Ahead of the visit, diplomats in Haiti and in Washington met with several of the invitees, emboldening some participants at the negotiating table but arousing suspicious in others about whether the outcome was pre-decided, even though no foreign diplomats were allowed in the room during the talks.

“In this perspective, we must negotiate directly with the Americans,” Saint-Dic said. “Because when speaking to Ariel Henry, we speak directly to the United States of America.
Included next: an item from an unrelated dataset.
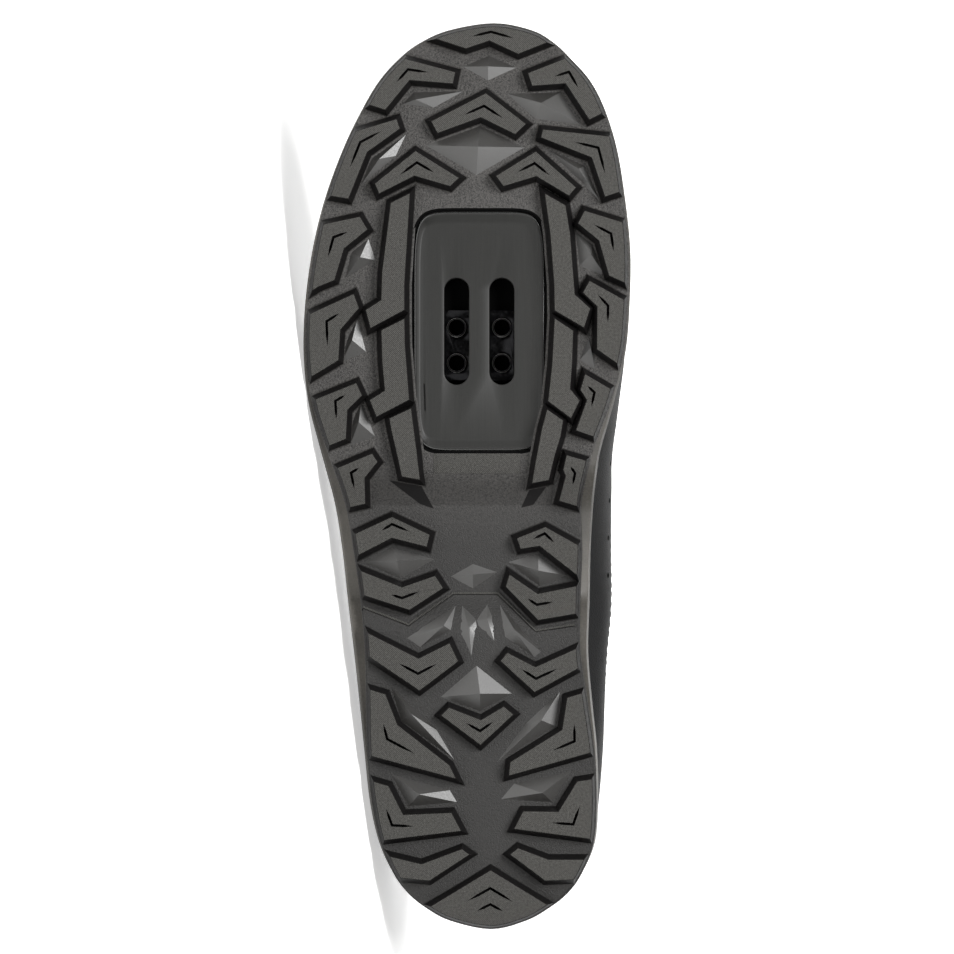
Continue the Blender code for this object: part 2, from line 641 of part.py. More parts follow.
def make_midsole():
    loop = sole_loop(3, 4)

    def side_level(share):
        return lambda x: midsole_bottom(x) + share * (feather_height(x) - midsole_bottom(x))

    levels = [(-depth * SIDE_GROOVE, side_level(share)) for share, depth in MIDSOLE_SIDE]
    body = slab("midsole", loop, levels, "midsole")
    recess_top = flange_bottom() + PLATE_FLANGE_THICKNESS + PIECE_GAP
    recess = prism("recess", pocket_loop(), [(PLATE_FLANGE + PIECE_GAP, 0.0),
                                             (PLATE_FLANGE + PIECE_GAP, recess_top)])
    combine(body, recess, "DIFFERENCE")
    heelwards, toewards = nut_travel()
    x, y, _ = nut_centre()
    length = NUT_LENGTH + toewards - heelwards + 2.0 * PIECE_GAP
    middle = (x + (toewards + heelwards) / 2.0, y)
    pocket = prism("pocket", rectangle(length, NUT_WIDTH + 2.0 * PIECE_GAP, middle),
                   [(0.0, 0.0), (0.0, FEATHER_HEIGHT_HEEL)])
    return combine(body, pocket, "DIFFERENCE")


def make_insole():
    """Footbed that fills the plan inside the upper's wall."""
    inset = -(FEATHER_INSET + UPPER_WALL + INSOLE_CLEARANCE)
    return slab("insole", sole_loop(3, 4), [
        (inset, lambda x: feather_height(x) + PIECE_GAP),
        (inset, lambda x: feather_height(x) + INSOLE_EDGE_START * INSOLE_THICKNESS),
        (inset - INSOLE_EDGE_INSET, lambda x: feather_height(x) + INSOLE_THICKNESS),
    ], "insole")


def smooth_column(column, place):
    """Value of one column of the upper's table at a place from 0 to 1, on a smooth curve through its rows."""
    values = [row[column] for row in UPPER_ROWS]
    position = min(max(place, 0.0), 1.0) * (len(values) - 1)
    i = min(int(position), len(values) - 2)
    t = position - i
    a = values[max(i - 1, 0)]
    b = values[i]
    c = values[i + 1]
    d = values[min(i + 2, len(values) - 1)]
    return curve_through(a, b, c, d, t)


def feather_edge(side, share):
    """Point and outward direction on the upper's lower edge, at a share of the way from heel to toe."""
    loop = grown(sole_loop(3, 4), -FEATHER_INSET)
    half = len(loop) // 2
    way = loop[:half + 1] if side < 0 else np.vstack([loop[:1], loop[:half - 1:-1]])
    steps = np.linalg.norm(np.diff(way, axis=0), axis=1)
    lengths = np.concatenate([[0.0], np.cumsum(steps)])

    def at(distance):
        return np.array([np.interp(distance, lengths, way[:, 0]), np.interp(distance, lengths, way[:, 1])])

    distance = share * lengths[-1]
    if share <= 0.0:
        return at(0.0), np.array([-1.0, 0.0])
    if share >= 1.0:
        return at(lengths[-1]), np.array([1.0, 0.0])
    tangent = at(min(distance + FEATHER_SPAN, lengths[-1])) - at(max(distance - FEATHER_SPAN, 0.0))
    tangent /= np.linalg.norm(tangent)
    outward = np.array([tangent[1], -tangent[0]]) * (1.0 if side < 0 else -1.0)
    return at(distance), outward


def opening_point(side, place):
    """Point on the collar and throat edge."""
    along = smooth_column(1, place) * SOLE_LENGTH
    shift = INSTEP_SHIFT * ease(*INSTEP_SHIFT_ROWS, place)
    across = side * max(smooth_column(2, place), 0.0) * BALL_WIDTH + shift
    height = feather_height(along) + smooth_column(3, place) * UPPER_HEIGHT
    return np.array([along, across, height])


def opening_outward(side, place):
    """Plan direction out of the opening."""
    if place <= 0.0:
        return np.array([-1.0, 0.0])
    if place >= 1.0:
        return np.array([1.0, 0.0])
    ahead = opening_point(side, min(place + OPENING_SPAN, 1.0))
    tangent = (ahead - opening_point(side, max(place - OPENING_SPAN, 0.0)))[:2]
    tangent /= np.linalg.norm(tangent)
    return np.array([tangent[1], -tangent[0]]) * (1.0 if side < 0 else -1.0)


def row_handles(side, place):
    """The four control points of one line of the upper, from the feather edge to the opening."""
    foot, out = feather_edge(side, smooth_column(0, place))
    start = np.array([*foot, feather_height(foot[0]) + PIECE_GAP])
    end = opening_point(side, place)
    height = end[2] - start[2]
    lean = smooth_column(4 if side < 0 else 5, place) * BALL_WIDTH
    reach = smooth_column(7, place) * BALL_WIDTH
    low = start + np.array([*(out * lean), smooth_column(6, place) * height])
    high = end + np.array([*(opening_outward(side, place) * reach), -smooth_column(8, place) * height])
    return start, low, high, end


def bezier(handles, t):
    a, b, c, d = handles
    u = 1.0 - t
    return u * u * u * a + 3 * u * u * t * b + 3 * u * t * t * c + t * t * t * d


def upper_grid():
    """Outer surface as rows round the shoe: heel, lateral side, toe, medial side."""
    places = [(-1, i / ROW_STEPS) for i in range(ROW_STEPS + 1)]
    places += [(1, i / ROW_STEPS) for i in range(ROW_STEPS - 1, 0, -1)]
    return np.array([[bezier(row_handles(side, place), j / PROFILE_STEPS) for j in range(PROFILE_STEPS + 1)]
                     for side, place in places])


def grid_normals(grid, closed):
    """Unit normals of a grid of points, by differences along its rows and columns."""
    if closed:
        along = np.roll(grid, -1, axis=0) - np.roll(grid, 1, axis=0)
    else:
        along = np.gradient(grid, axis=0)
    across = np.gradient(grid, axis=1)
    normals = np.cross(along, across)
    return normals / np.linalg.norm(normals, axis=2)[:, :, None]


def shell(name, outer, inner, closed, finish):
    """Closed solid between two grids of points, with walls along their open edges."""
    rows, columns = outer.shape[:2]
    vertices = np.vstack([outer.reshape(-1, 3), inner.reshape(-1, 3)])
    shift = rows * columns

    def quad(a, b):
        return (a, b, b + shift, a + shift)

    faces = []
    last = rows if closed else rows - 1
    for i in range(last):
        n = (i + 1) % rows
        for j in range(columns - 1):
            face = (i * columns + j, n * columns + j, n * columns + j + 1, i * columns + j + 1)
            faces.append(face)
            faces.append(tuple(k + shift for k in reversed(face)))
        faces.append(quad(i * columns, n * columns))
        faces.append(quad(n * columns + columns - 1, i * columns + columns - 1))
    if not closed:
        for i in (0, rows - 1):
            for j in range(columns - 1):
                faces.append(quad(i * columns + j, i * columns + j + 1))
    return new_object(name, vertices, faces, finish)


def make_upper():
    outer = upper_grid()
    inner = outer + grid_normals(outer, True) * UPPER_WALL
    if np.mean(np.abs(inner[:, :, 1])) > np.mean(np.abs(outer[:, :, 1])):
        inner = outer - grid_normals(outer, True) * UPPER_WALL
    inner[:, 0, 2] = outer[:, 0, 2]
    return shell("upper", outer, inner, True, "upper")


def across_instep(place):
    """Line over the shoe at one place: up the lateral side, over the throat and down the medial side."""
    lateral = row_handles(-1, place)
    medial = row_handles(1, place)
    reach = np.linalg.norm(lateral[3] - medial[3]) * BRIDGE_REACH
    out = lateral[3] - lateral[2]
    back = medial[3] - medial[2]
    bridge = (lateral[3], lateral[3] + out / np.linalg.norm(out) * reach,
              medial[3] + back / np.linalg.norm(back) * reach, medial[3])
    steps = 4 * PROFILE_STEPS
    up = [bezier(lateral, j / steps) for j in range(steps + 1)]
    over = [bezier(bridge, j / BRIDGE_STEPS) for j in range(1, BRIDGE_STEPS)]
    down = [bezier(medial, j / steps) for j in range(steps, -1, -1)]
    line = np.array(up + over + down)
    lengths = np.concatenate([[0.0], np.cumsum(np.linalg.norm(np.diff(line, axis=0), axis=1))])
    middle = lengths[steps + BRIDGE_STEPS // 2]
    return line, lengths - middle


def on_instep(place, distance):
    line, lengths = across_instep(place)
    return np.array([np.interp(distance, lengths, line[:, k]) for k in range(3)])


def up_from_instep(place, distance):
    """Outward direction of the surface over the instep."""
    along = on_instep(place + ROW_SPAN, distance) - on_instep(place - ROW_SPAN, distance)
    across = on_instep(place, distance + INSTEP_SPAN) - on_instep(place, distance - INSTEP_SPAN)
    normal = np.cross(along, across)
    return normal / np.linalg.norm(normal)


def make_strap(name, place):
    """Flat strap of even width laid over the upper and the tongue."""
    distances = np.linspace(-STRAP_LATERAL_REACH, STRAP_MEDIAL_REACH, STRAP_COLUMNS)
    low = np.zeros((STRAP_ROWS, STRAP_COLUMNS, 3))
    high = np.zeros((STRAP_ROWS, STRAP_COLUMNS, 3))
    for j, distance in enumerate(distances):
        speed = np.linalg.norm(on_instep(place + ROW_SPAN, distance) - on_instep(place - ROW_SPAN, distance))
        half = STRAP_WIDTH / 2.0 / (speed / (2.0 * ROW_SPAN))
        for i in range(STRAP_ROWS):
            here = place + half * (2.0 * i / (STRAP_ROWS - 1) - 1.0)
            point = on_instep(here, distance)
            normal = up_from_instep(here, distance)
            low[i, j] = point + normal * 2.0 * PIECE_GAP
            high[i, j] = point + normal * (2.0 * PIECE_GAP + STRAP_THICKNESS)
    return shell(name, high, low, False, "strap")


def lengthened(rows, direction, length, table):
    """Rows that carry a row of points on along a direction, each narrowed about its own middle."""
    last = rows[-1]
    middle = last[len(last) // 2]
    added = [middle + (last - middle) * width + direction * length * share for share, width in table]
    return rows + added


def make_tongue():
    """Padded flap that follows the throat from under the vamp to above the collar, thickest at its top."""
    distances = np.linspace(-TONGUE_HALF_WIDTH, TONGUE_HALF_WIDTH, TONGUE_COLUMNS)
    depth = UPPER_WALL + 2.0 * PIECE_GAP
    top = []
    under = []
    for place in np.linspace(TONGUE_TOP_ROW, TONGUE_FRONT_ROW, TONGUE_ROWS):
        points = np.array([on_instep(place, distance) for distance in distances])
        normals = np.array([up_from_instep(place, distance) for distance in distances])
        top.append(points - normals * depth)
        under.append(points - normals * (depth + TONGUE_THICKNESS))
    middle = TONGUE_COLUMNS // 2
    rise = top[0][middle] - top[1][middle]
    rise[2] += TONGUE_LIFT * np.linalg.norm(rise)
    rise /= np.linalg.norm(rise)
    dip = top[-1][middle] - top[-2][middle]
    dip /= np.linalg.norm(dip)
    inwards = (under[0] - top[0]) / TONGUE_THICKNESS
    top = lengthened(lengthened(top, dip, TONGUE_TUCK, TONGUE_TOE)[::-1], rise, TONGUE_RISE, TONGUE_TOP)
    under = lengthened(lengthened(under, dip, TONGUE_TUCK, TONGUE_TOE)[::-1], rise, TONGUE_RISE, TONGUE_TOP)
    padding = TONGUE_PAD - TONGUE_THICKNESS
    for row, (share, _) in zip(under[-len(TONGUE_TOP):-1], TONGUE_TOP):
        row += inwards * padding * share
    return shell("tongue", np.array(top), np.array(under), False, "tongue")


def resting_face(parts):
    """Outward normal of the flat side that the shoe lies on: the hull face under its centre of volume."""
    hull = bmesh.new()
    weight = 0.0
    moment = Vector()
    for part in parts:
        shape = bmesh.new()
        shape.from_mesh(part.data)
        shape.transform(part.matrix_basis)
        for face in shape.faces:
            a, b, c = (corner.co for corner in face.verts)
            volume = a.dot(b.cross(c)) / 6.0
            weight += volume
            moment += volume * (a + b + c) / 4.0
        for vertex in shape.verts:
            hull.verts.new(vertex.co)
        shape.free()
    centre = moment / weight
    bmesh.ops.convex_hull(hull, input=hull.verts[:])
    best = None
    for face in hull.faces:
        a, b, c = (corner.co for corner in face.verts[:3])
        normal = (b - a).cross(c - a).normalized()
        if normal.dot(a - centre) < 0.0:
            normal.negate()
        foot = centre + normal * normal.dot(a - centre)
        sides = [(q - p).cross(foot - p).dot((b - a).cross(c - a)) for p, q in ((a, b), (b, c), (c, a))]
        if min(sides) >= 0.0 and (best is None or normal.y < best.y):
            best = normal
    hull.free()
    return best


def lay_down(parts):
    """Lay the shoe on its lateral side, long axis along X, with the origin under the middle of its box."""
    down = resting_face(parts)
    up = -down
    ahead = -(Vector((1.0, 0.0, 0.0)) - up * up.x).normalized()
    turn = Matrix((ahead, up.cross(ahead), up)).to_4x4()
    corners = [turn @ part.matrix_basis @ vertex.co for part in parts for vertex in part.data.vertices]
    low = Vector(min(corner[k] for corner in corners) for k in range(3))
    high = Vector(max(corner[k] for corner in corners) for k in range(3))
    move = Matrix.Translation((-(low.x + high.x) / 2.0, -(low.y + high.y) / 2.0, -low.z))
    shoe = bpy.data.objects.new("shoe", None)
    bpy.context.scene.collection.objects.link(shoe)
    shoe.matrix_world = move @ turn
    for part in parts:
        part.parent = shoe


def main():
    for thing in list(bpy.data.objects):
        bpy.data.objects.remove(thing)
    parts = [make_outsole(), make_midsole(), make_cleat_plate(), make_cleat_nut(), make_insole(),
             make_upper(), make_tongue()]
    parts += [make_strap(name, place) for name, place in STRAPS]
    lay_down(parts)
    bpy.context.view_layer.update()


main()
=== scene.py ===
import json
import math

import bmesh
import bpy
import numpy as np
from mathutils import Matrix, Vector
from mathutils.geometry import tessellate_polygon


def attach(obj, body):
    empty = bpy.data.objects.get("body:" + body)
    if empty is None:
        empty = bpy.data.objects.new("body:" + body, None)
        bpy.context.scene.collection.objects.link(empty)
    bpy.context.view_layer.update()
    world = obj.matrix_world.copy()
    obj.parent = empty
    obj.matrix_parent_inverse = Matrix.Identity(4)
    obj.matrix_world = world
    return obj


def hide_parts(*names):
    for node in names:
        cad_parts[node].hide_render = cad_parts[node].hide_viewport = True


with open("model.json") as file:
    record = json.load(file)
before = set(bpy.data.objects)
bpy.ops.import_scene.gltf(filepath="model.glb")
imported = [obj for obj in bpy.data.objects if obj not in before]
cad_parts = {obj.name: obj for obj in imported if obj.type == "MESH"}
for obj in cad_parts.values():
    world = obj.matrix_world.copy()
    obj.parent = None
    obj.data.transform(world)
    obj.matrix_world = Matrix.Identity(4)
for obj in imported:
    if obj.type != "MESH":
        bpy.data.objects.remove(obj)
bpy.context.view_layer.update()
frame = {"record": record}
mm = 0.001

# The shoe's own frame: x from heel to toe, y towards the big toe, z up from the tread's plane.
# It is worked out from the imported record, so every piece follows the solids.
shoe = {
    "length": 281.6 * mm,
    "ballWidth": 100.0 * mm,
    "toeSpring": 14.0 * mm,
    "heelBevel": 4.0 * mm,
    "archRise": 5.0 * mm,
    "lugHeight": 5.0 * mm,
    "sheet": 3.0 * mm,
    "treadInset": 1.3 * mm,
    "featherHeel": 27.0 * mm,
    "featherBall": 15.0 * mm,
    "featherToe": 26.0 * mm,
    "layerGap": 0.6 * mm,
    "pieceGap": 0.3 * mm,
    "upperHeight": 66.0 * mm,
    "upperWall": 2.2 * mm,
    "featherInset": 1.5 * mm,
    "instepShift": 3.0 * mm,
    "plateFace": 6.5 * mm,
}
# Where the sole's curves run, as shares of its length, and how sharply those at the toe bend
curves = {
    "archBack": (0.325, 0.375),
    "archFront": (0.462, 0.512),
    "bevelEnd": 0.07,
    "spring": (0.80, 1.5),
    "featherFall": (0.30, 0.66),
    "featherToe": (0.74, 1.6),
}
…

We’ve been saying to the Americans to ‘free Ariel,’ to allow him to negotiate promptly and frankly, so we can know where he is, what he wants and where he wants to go.”

Politicians on both sides of the issue accused both Henry and members of the Montana Group of being under the influence of foreign governments, accusations they all deny.

Sorel Jacinthe, a former senator and supporter of Henry, said he the negotiators are returning to Port-au-Prince the same way they left: empty handed and without a deal.

“We did not resolve anything,” he said.

Jacinthe accused the Montana group of not backing down from its insistence that there be a president appointed in Haiti, even through there have been no elections and there has been some opposition in the international community, given that the head of the Supreme Court was dead and the parliament was not functional.

“They know clearly that as long as we do not have elections, there cannot be a president,” Jacinthe said of the Montana coalition. “There cannot be an executive at the head, and yet they insist on maintaining the same position after two years even though it’s not possible.”

Jacinthe noted that prior to the Jamaica talks, the transition council held a forum in Port-au-Prince and many of the groups represented in Jamaica refused to show up.

“They preferred to come to Jamaica but not one went to the forum,” Jacinthe said. “Now they are returning to Haiti with nothing being resolved.”